Entries with model source code
....

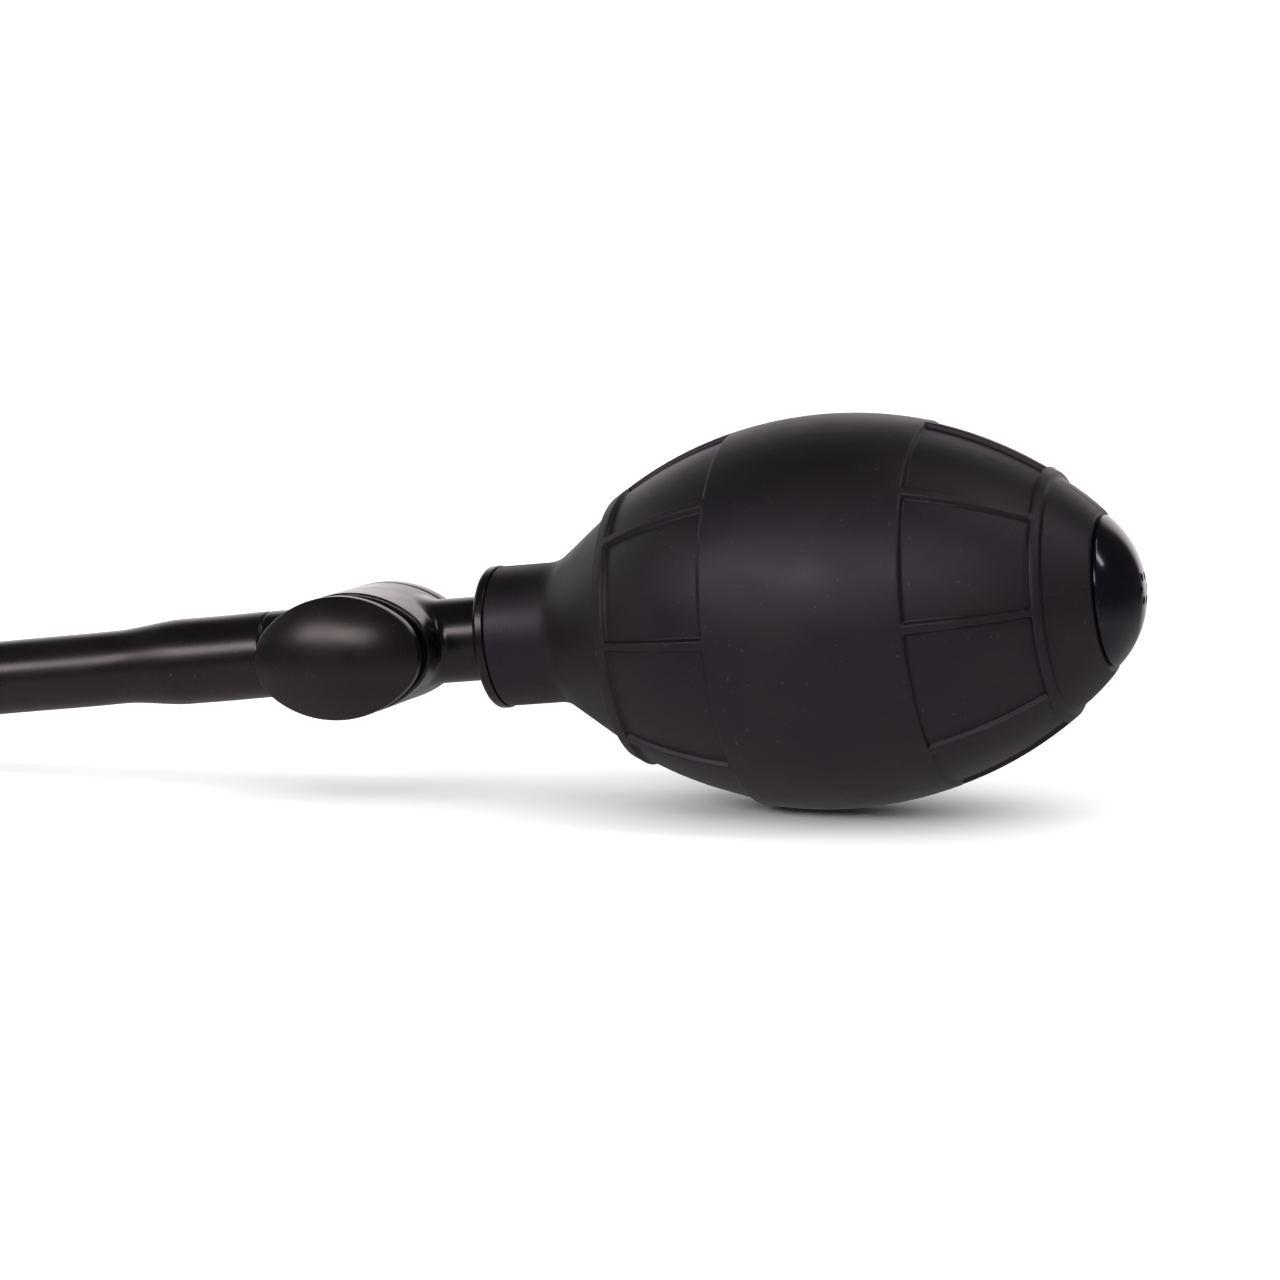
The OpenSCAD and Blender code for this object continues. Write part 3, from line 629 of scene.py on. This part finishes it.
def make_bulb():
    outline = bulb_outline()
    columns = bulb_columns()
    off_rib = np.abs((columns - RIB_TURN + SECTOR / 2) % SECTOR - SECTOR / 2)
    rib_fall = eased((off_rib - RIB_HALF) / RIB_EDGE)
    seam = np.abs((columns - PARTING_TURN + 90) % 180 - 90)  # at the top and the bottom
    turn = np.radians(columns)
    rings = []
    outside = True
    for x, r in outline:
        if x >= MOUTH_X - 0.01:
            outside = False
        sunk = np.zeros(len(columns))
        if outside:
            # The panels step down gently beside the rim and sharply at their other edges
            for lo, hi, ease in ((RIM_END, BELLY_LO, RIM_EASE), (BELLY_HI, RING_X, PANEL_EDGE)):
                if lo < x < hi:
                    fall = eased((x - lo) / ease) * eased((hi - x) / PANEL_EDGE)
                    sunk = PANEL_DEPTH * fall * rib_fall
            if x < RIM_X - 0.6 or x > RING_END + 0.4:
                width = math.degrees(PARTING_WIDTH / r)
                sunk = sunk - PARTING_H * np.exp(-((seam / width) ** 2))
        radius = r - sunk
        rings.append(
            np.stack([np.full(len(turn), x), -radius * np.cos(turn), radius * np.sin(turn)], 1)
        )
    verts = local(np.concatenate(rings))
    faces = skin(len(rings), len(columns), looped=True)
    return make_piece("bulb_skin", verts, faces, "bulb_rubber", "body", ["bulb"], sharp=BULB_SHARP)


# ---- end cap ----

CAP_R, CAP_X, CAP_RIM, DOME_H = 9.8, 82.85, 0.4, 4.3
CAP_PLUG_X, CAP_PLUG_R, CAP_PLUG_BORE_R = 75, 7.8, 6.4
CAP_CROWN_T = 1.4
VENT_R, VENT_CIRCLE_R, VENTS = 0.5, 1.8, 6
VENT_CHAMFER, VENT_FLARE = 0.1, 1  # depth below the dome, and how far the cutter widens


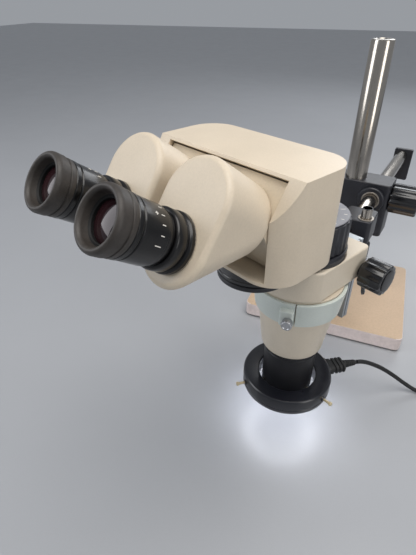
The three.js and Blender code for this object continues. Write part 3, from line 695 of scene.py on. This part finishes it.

....

Extract the listing in its entirety and repeat it exactly.

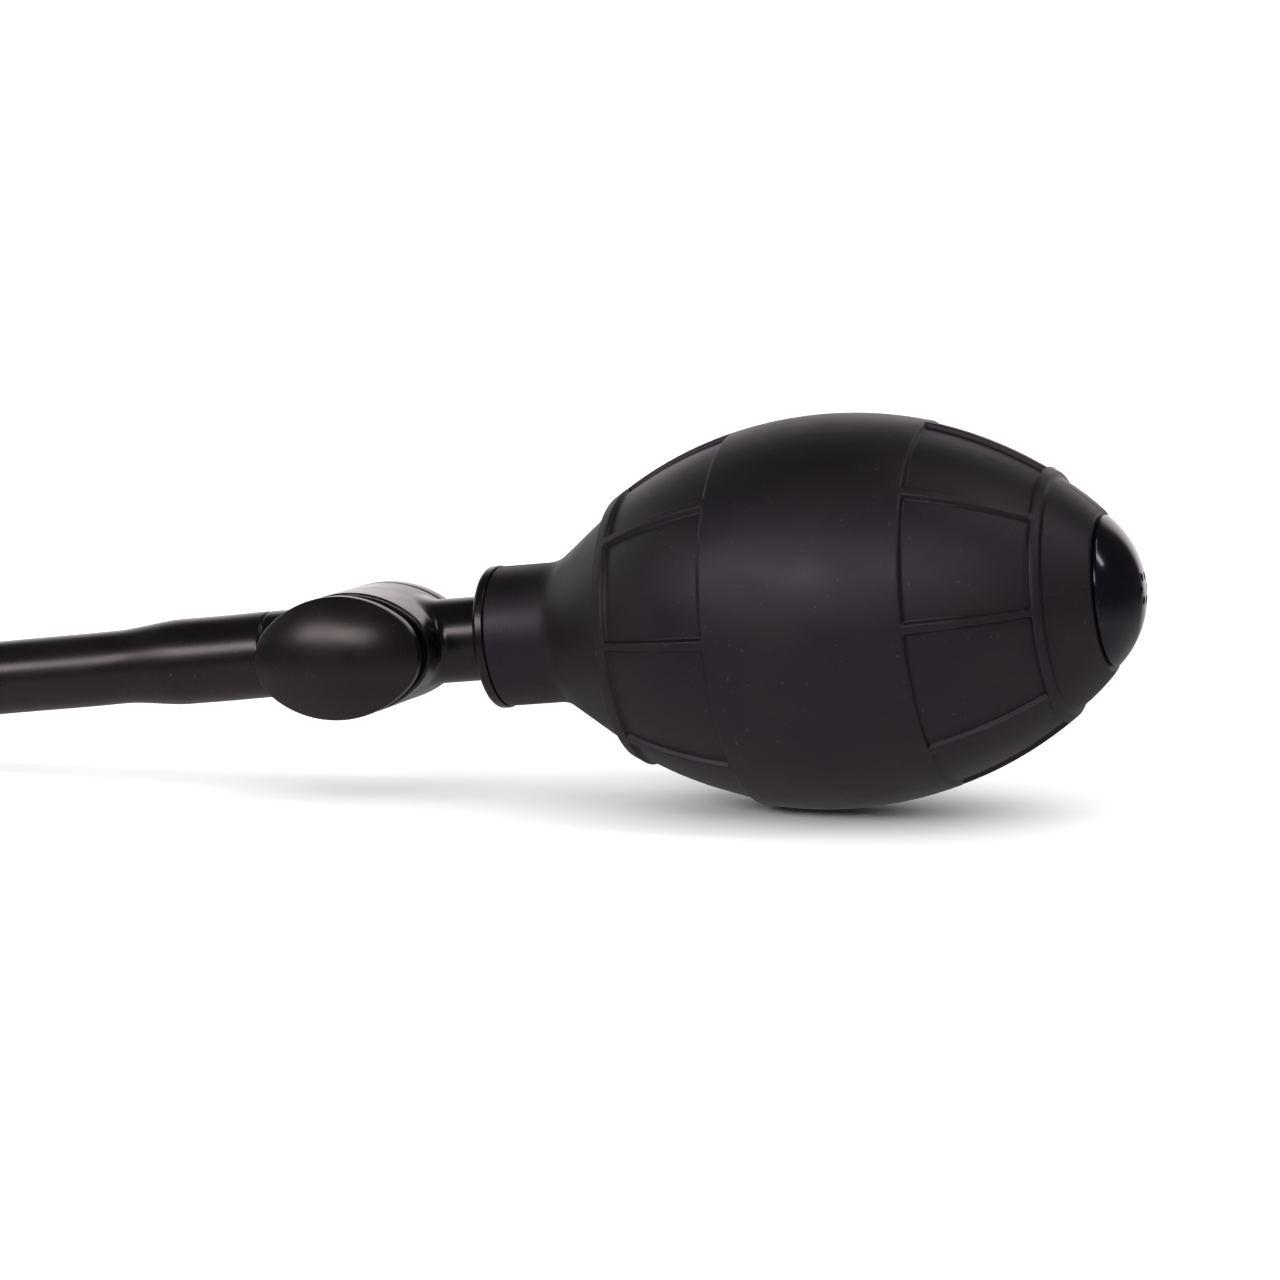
The OpenSCAD and Blender code for this object continues. Write part 3, from line 629 of scene.py on. This part finishes it.
def make_bulb():
    outline = bulb_outline()
    columns = bulb_columns()
    off_rib = np.abs((columns - RIB_TURN + SECTOR / 2) % SECTOR - SECTOR / 2)
    rib_fall = eased((off_rib - RIB_HALF) / RIB_EDGE)
    seam = np.abs((columns - PARTING_TURN + 90) % 180 - 90)  # at the top and the bottom
    turn = np.radians(columns)
    rings = []
    outside = True
    for x, r in outline:
        if x >= MOUTH_X - 0.01:
            outside = False
        sunk = np.zeros(len(columns))
        if outside:
            # The panels step down gently beside the rim and sharply at their other edges
            for lo, hi, ease in ((RIM_END, BELLY_LO, RIM_EASE), (BELLY_HI, RING_X, PANEL_EDGE)):
                if lo < x < hi:
                    fall = eased((x - lo) / ease) * eased((hi - x) / PANEL_EDGE)
                    sunk = PANEL_DEPTH * fall * rib_fall
            if x < RIM_X - 0.6 or x > RING_END + 0.4:
                width = math.degrees(PARTING_WIDTH / r)
                sunk = sunk - PARTING_H * np.exp(-((seam / width) ** 2))
        radius = r - sunk
        rings.append(
            np.stack([np.full(len(turn), x), -radius * np.cos(turn), radius * np.sin(turn)], 1)
        )
    verts = local(np.concatenate(rings))
    faces = skin(len(rings), len(columns), looped=True)
    return make_piece("bulb_skin", verts, faces, "bulb_rubber", "body", ["bulb"], sharp=BULB_SHARP)


# ---- end cap ----

CAP_R, CAP_X, CAP_RIM, DOME_H = 9.8, 82.85, 0.4, 4.3
CAP_PLUG_X, CAP_PLUG_R, CAP_PLUG_BORE_R = 75, 7.8, 6.4
CAP_CROWN_T = 1.4
VENT_R, VENT_CIRCLE_R, VENTS = 0.5, 1.8, 6
VENT_CHAMFER, VENT_FLARE = 0.1, 1  # depth below the dome, and how far the cutter widens


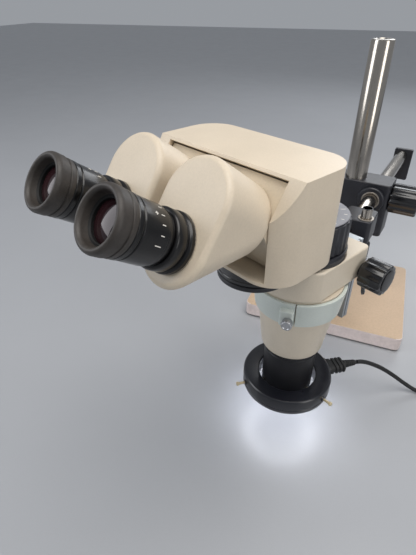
The three.js and Blender code for this object continues. Write part 3, from line 695 of scene.py on. This part finishes it.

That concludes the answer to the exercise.